INPUT RECORDS
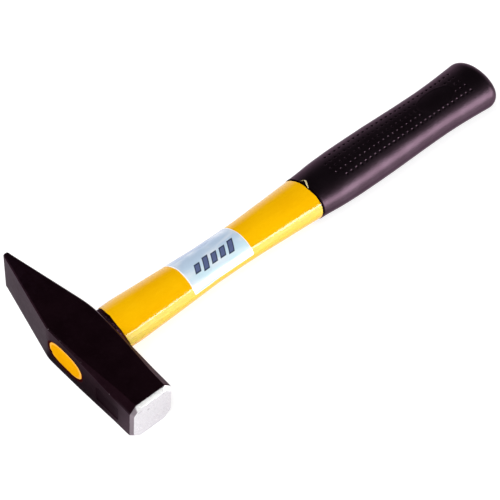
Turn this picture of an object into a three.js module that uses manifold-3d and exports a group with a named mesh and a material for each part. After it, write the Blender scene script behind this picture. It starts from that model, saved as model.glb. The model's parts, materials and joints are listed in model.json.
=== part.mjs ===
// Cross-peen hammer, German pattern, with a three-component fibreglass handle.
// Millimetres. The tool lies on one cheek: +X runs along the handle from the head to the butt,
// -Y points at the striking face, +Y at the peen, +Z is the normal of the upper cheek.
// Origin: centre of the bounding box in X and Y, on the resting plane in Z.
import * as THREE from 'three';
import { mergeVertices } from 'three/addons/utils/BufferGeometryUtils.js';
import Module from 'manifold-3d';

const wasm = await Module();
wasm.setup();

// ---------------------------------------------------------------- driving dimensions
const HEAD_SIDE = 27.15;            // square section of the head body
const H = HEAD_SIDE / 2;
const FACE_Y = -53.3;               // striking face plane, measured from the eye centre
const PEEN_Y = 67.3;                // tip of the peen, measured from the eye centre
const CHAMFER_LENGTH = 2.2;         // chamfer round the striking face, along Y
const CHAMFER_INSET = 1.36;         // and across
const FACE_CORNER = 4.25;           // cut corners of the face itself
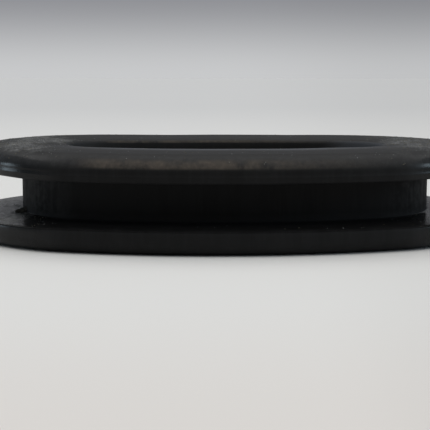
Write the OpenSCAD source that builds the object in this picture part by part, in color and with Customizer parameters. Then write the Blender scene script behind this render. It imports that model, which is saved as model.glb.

WORK TO COMPLETE
Reproduce the material above, every line of it, exactly.

TASK SOLUTION
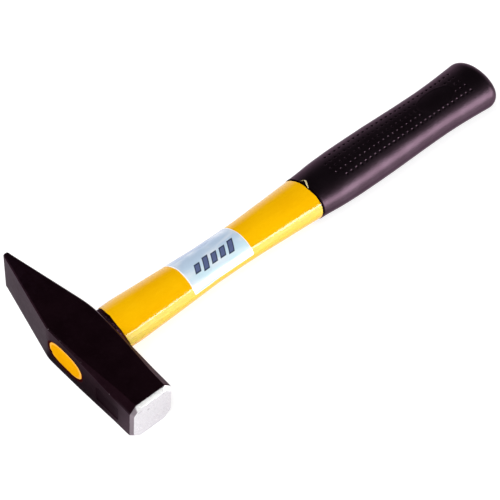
Turn this picture of an object into a three.js module that uses manifold-3d and exports a group with a named mesh and a material for each part. After it, write the Blender scene script behind this picture. It starts from that model, saved as model.glb. The model's parts, materials and joints are listed in model.json.
=== part.mjs ===
// Cross-peen hammer, German pattern, with a three-component fibreglass handle.
// Millimetres. The tool lies on one cheek: +X runs along the handle from the head to the butt,
// -Y points at the striking face, +Y at the peen, +Z is the normal of the upper cheek.
// Origin: centre of the bounding box in X and Y, on the resting plane in Z.
import * as THREE from 'three';
import { mergeVertices } from 'three/addons/utils/BufferGeometryUtils.js';
import Module from 'manifold-3d';

const wasm = await Module();
wasm.setup();

// ---------------------------------------------------------------- driving dimensions
const HEAD_SIDE = 27.15;            // square section of the head body
const H = HEAD_SIDE / 2;
const FACE_Y = -53.3;               // striking face plane, measured from the eye centre
const PEEN_Y = 67.3;                // tip of the peen, measured from the eye centre
const CHAMFER_LENGTH = 2.2;         // chamfer round the striking face, along Y
const CHAMFER_INSET = 1.36;         // and across
const FACE_CORNER = 4.25;           // cut corners of the face itself
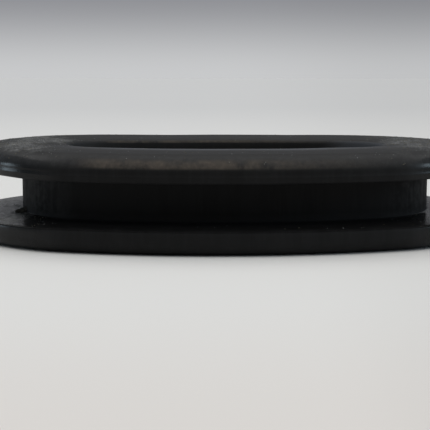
Write the OpenSCAD source that builds the object in this picture part by part, in color and with Customizer parameters. Then write the Blender scene script behind this render. It imports that model, which is saved as model.glb.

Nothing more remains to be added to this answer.